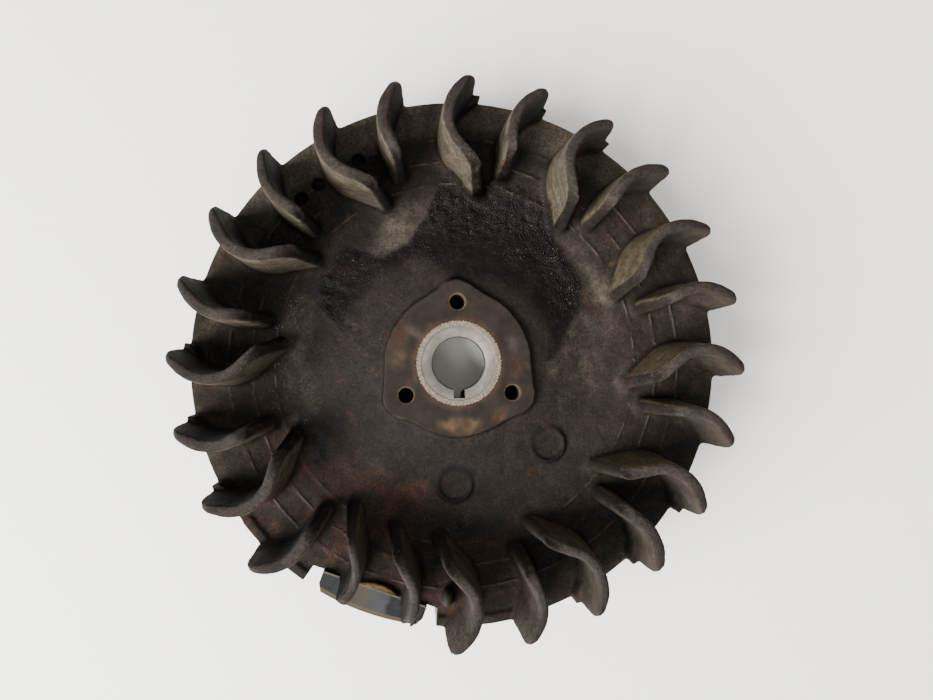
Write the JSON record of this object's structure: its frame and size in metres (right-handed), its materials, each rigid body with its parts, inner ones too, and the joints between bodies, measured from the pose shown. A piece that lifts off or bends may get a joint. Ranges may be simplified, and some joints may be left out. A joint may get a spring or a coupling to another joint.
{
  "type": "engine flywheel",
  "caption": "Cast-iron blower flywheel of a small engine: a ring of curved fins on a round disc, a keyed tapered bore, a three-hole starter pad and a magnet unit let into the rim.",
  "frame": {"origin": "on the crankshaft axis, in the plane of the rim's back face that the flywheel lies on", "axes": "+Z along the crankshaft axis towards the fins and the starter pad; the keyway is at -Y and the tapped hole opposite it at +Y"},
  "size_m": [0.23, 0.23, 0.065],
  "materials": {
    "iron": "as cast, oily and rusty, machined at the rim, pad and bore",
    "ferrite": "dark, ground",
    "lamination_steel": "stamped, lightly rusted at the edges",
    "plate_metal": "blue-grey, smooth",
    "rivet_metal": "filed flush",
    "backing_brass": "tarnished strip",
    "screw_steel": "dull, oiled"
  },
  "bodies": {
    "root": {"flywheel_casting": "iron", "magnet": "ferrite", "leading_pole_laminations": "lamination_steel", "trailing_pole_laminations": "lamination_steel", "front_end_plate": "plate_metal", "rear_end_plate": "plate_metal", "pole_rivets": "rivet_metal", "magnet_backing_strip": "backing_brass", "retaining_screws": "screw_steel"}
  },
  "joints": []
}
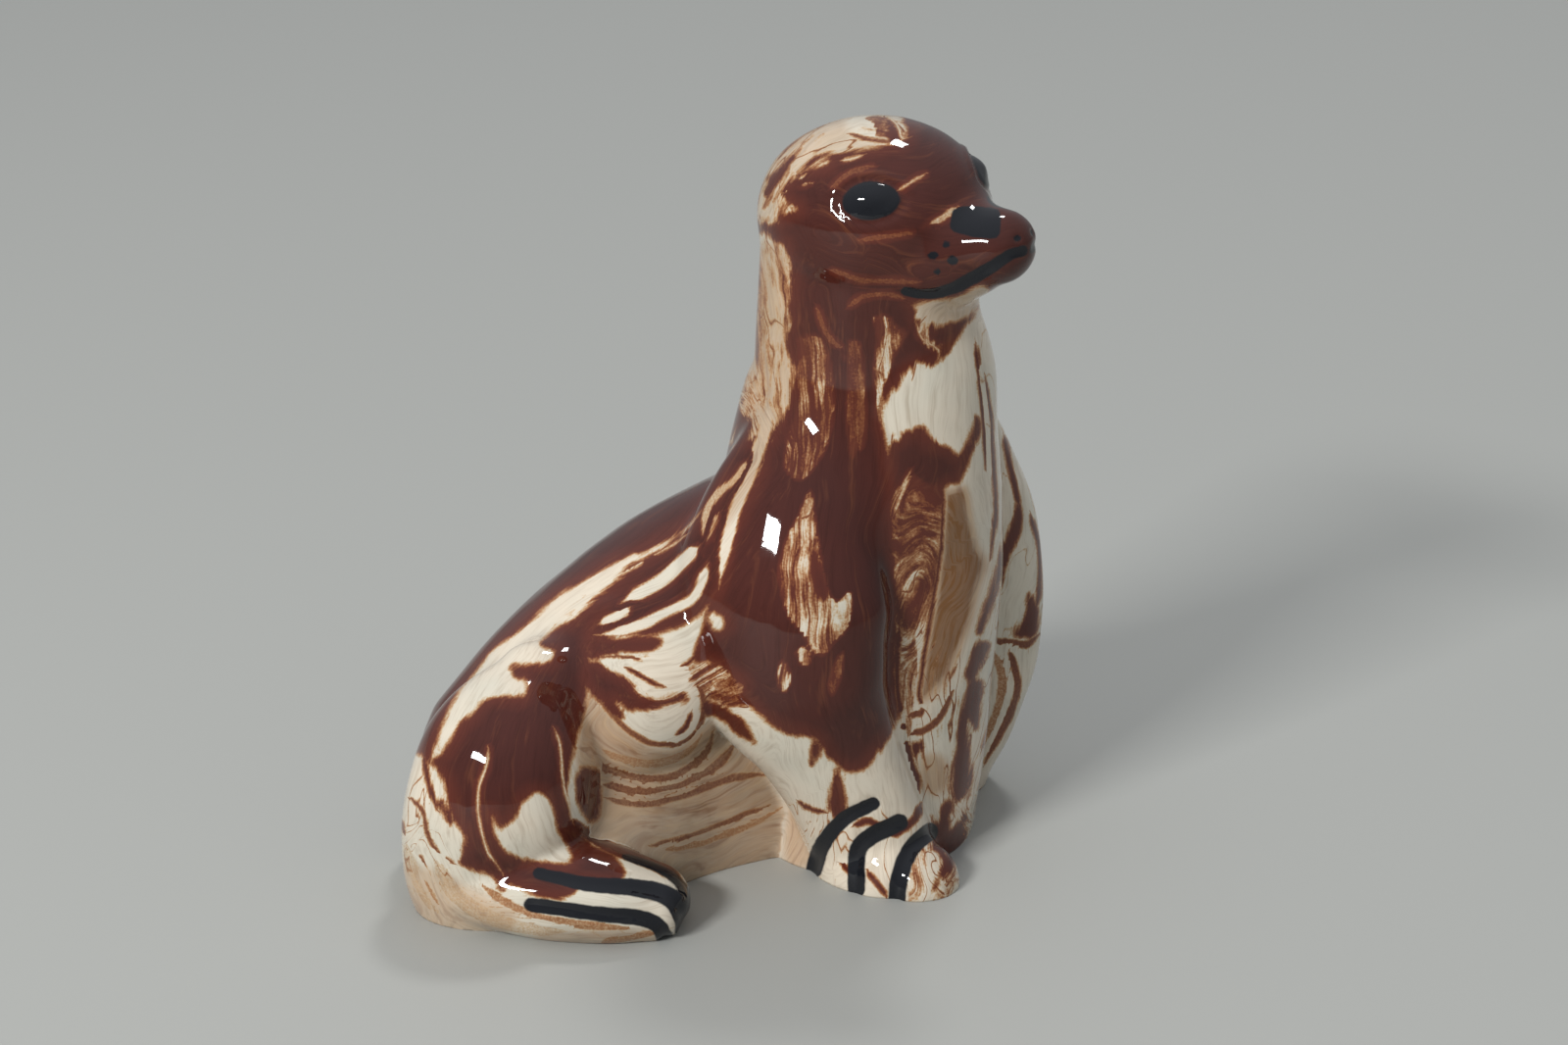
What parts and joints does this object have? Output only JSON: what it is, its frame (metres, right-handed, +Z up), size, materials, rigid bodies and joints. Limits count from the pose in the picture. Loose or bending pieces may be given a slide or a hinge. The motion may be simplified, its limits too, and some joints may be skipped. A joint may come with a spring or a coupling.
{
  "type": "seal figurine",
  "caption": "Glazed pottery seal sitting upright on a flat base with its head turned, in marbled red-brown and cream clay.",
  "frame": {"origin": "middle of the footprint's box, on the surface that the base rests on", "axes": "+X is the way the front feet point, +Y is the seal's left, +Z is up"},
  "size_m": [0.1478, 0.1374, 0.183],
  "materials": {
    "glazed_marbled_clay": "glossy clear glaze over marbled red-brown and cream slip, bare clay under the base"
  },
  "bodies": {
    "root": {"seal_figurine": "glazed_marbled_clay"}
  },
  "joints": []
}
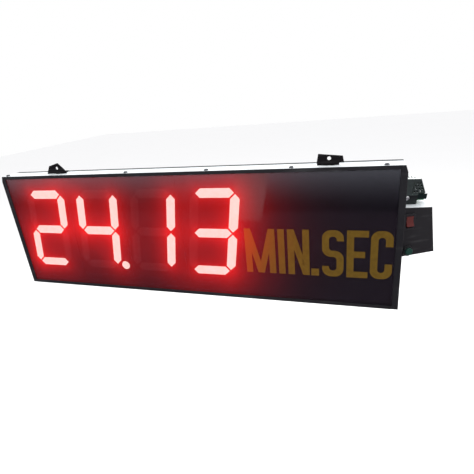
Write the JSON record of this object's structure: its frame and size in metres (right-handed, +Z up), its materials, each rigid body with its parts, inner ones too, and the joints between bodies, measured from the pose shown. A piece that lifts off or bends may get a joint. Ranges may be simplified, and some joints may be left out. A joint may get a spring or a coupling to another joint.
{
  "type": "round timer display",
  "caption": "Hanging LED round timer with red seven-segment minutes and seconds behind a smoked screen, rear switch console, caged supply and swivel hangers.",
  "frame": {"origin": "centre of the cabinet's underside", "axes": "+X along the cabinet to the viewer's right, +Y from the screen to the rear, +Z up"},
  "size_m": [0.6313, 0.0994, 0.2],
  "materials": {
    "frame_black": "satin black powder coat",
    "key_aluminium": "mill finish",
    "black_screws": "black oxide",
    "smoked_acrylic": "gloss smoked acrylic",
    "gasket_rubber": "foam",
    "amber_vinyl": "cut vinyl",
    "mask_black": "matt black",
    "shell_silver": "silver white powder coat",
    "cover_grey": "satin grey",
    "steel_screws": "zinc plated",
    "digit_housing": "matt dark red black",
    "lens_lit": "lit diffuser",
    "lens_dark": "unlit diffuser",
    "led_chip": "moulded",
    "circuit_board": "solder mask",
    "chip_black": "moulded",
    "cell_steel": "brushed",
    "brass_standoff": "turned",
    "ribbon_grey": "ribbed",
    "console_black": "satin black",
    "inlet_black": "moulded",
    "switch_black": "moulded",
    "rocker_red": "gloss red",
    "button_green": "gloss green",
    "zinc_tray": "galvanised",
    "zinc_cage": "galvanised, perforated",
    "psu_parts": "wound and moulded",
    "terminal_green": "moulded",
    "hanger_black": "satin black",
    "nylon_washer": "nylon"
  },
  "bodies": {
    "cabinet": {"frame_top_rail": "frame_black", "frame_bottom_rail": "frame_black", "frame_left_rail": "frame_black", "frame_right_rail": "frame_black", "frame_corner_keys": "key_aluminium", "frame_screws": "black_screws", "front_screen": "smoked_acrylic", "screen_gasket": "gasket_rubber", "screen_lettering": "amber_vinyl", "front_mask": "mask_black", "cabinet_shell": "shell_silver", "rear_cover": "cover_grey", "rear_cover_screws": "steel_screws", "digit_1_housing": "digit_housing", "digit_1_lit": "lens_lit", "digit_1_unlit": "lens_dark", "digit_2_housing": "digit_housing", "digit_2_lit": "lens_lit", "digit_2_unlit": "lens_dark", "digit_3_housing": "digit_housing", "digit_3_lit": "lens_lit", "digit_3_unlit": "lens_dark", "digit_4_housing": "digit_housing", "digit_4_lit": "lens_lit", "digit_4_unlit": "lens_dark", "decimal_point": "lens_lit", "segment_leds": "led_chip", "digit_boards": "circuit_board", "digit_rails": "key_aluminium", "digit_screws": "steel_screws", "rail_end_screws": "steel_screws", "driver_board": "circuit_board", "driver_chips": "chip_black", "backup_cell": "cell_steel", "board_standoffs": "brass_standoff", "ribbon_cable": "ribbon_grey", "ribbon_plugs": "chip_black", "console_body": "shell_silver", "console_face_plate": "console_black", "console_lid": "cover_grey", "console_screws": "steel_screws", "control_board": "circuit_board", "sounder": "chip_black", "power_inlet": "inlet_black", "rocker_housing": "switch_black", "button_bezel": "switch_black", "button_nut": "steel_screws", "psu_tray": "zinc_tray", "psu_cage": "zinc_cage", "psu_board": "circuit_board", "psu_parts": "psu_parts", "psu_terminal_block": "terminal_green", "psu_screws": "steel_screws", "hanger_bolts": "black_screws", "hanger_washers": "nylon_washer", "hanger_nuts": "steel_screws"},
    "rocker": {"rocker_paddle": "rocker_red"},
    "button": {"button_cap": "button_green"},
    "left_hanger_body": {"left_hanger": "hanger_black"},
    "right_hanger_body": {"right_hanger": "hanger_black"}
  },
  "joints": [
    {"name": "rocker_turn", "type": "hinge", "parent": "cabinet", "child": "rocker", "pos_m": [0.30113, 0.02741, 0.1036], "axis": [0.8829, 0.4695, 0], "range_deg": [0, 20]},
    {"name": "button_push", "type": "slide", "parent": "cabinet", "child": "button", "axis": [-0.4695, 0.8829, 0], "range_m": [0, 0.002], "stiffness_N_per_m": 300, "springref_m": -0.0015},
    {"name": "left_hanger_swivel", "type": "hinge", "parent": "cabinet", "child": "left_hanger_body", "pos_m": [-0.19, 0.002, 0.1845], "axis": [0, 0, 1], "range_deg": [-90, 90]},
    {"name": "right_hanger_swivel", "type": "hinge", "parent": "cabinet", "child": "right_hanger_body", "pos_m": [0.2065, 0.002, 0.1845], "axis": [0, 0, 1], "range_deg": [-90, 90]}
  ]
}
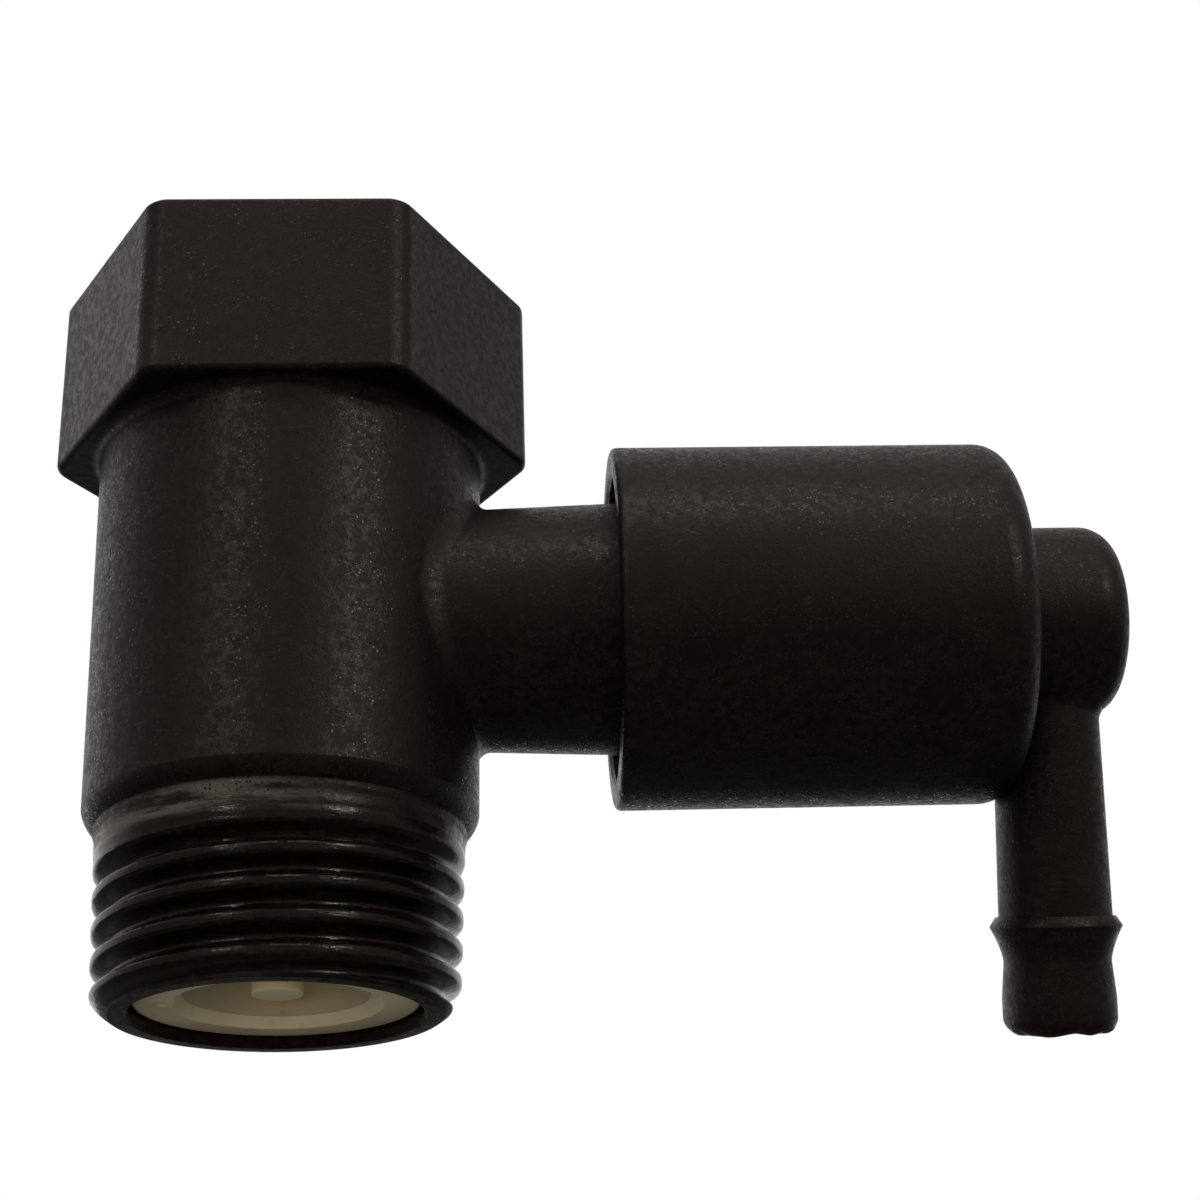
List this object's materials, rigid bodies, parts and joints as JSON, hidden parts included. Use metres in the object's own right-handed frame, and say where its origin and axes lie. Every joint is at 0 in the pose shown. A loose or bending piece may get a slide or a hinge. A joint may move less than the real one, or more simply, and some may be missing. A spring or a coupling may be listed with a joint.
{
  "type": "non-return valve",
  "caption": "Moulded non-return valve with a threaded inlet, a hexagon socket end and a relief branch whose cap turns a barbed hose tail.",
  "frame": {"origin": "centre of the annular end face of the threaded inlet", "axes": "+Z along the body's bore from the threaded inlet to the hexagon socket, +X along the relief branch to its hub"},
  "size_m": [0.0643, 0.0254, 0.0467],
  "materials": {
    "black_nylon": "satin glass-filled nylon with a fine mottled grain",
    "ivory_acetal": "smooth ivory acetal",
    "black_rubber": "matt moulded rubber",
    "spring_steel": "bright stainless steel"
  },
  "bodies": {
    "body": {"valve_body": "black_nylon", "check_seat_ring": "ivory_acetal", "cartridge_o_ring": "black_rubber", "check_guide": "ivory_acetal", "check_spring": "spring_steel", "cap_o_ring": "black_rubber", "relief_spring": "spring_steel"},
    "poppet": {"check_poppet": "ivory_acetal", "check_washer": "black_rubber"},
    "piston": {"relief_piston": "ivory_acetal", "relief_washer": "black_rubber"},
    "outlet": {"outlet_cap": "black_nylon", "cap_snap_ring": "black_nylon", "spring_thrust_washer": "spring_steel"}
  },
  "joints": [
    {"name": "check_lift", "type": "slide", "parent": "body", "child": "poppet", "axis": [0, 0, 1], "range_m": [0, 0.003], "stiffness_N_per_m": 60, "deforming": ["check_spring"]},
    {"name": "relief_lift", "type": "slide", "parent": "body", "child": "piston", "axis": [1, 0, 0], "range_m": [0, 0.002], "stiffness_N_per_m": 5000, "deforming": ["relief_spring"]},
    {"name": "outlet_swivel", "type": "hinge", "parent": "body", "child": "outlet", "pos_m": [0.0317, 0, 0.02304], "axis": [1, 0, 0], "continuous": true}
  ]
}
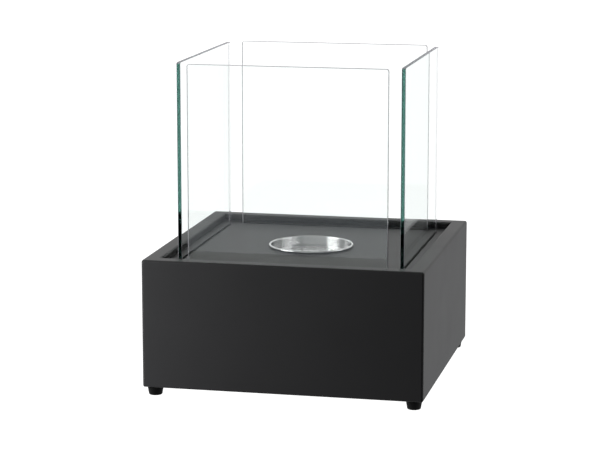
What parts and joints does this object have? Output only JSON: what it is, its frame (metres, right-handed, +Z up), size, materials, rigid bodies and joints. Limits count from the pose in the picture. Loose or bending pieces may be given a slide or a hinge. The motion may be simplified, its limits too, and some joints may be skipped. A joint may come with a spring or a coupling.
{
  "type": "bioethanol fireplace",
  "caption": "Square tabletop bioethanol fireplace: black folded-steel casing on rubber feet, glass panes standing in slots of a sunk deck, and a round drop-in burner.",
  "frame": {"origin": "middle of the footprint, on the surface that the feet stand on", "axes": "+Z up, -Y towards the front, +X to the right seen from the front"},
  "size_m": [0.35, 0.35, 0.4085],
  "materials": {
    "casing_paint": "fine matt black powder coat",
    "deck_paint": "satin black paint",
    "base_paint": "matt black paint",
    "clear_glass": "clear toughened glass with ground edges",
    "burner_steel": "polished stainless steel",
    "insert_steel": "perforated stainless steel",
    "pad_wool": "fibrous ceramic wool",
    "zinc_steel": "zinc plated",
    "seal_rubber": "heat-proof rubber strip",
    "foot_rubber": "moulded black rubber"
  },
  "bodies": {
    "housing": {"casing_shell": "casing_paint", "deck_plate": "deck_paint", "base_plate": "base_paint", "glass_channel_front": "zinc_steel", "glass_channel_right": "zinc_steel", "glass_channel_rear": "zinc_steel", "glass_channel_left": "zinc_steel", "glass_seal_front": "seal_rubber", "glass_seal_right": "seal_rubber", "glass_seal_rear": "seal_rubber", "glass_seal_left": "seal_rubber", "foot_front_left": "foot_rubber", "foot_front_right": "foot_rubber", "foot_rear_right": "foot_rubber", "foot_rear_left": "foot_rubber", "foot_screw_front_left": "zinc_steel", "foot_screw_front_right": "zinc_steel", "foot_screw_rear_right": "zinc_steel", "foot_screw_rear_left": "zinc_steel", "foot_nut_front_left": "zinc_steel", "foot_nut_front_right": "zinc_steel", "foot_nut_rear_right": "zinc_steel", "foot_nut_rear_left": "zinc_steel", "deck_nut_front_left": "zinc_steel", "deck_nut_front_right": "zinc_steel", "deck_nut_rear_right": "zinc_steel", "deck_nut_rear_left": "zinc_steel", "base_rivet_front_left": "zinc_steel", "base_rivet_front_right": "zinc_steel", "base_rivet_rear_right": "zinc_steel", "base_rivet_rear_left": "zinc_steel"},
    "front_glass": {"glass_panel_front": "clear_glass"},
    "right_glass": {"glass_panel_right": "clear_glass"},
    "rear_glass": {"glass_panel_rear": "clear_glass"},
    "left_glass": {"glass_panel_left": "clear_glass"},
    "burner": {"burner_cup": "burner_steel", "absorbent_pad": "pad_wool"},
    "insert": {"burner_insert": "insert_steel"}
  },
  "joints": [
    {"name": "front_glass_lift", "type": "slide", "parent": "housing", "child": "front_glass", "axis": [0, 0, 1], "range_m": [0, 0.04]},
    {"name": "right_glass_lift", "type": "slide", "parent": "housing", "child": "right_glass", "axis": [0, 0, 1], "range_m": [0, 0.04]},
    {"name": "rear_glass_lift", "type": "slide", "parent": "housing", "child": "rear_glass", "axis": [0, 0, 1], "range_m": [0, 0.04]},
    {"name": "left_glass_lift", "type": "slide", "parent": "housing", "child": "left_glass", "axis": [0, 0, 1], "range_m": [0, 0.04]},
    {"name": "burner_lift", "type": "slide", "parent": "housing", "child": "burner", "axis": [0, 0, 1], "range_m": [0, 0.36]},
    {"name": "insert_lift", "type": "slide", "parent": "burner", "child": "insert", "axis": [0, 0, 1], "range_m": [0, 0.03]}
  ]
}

EXERCISE: Among the entries, how many lines include the word "structure"? Answer with a single number and nothing further.

FULL ANSWER: 2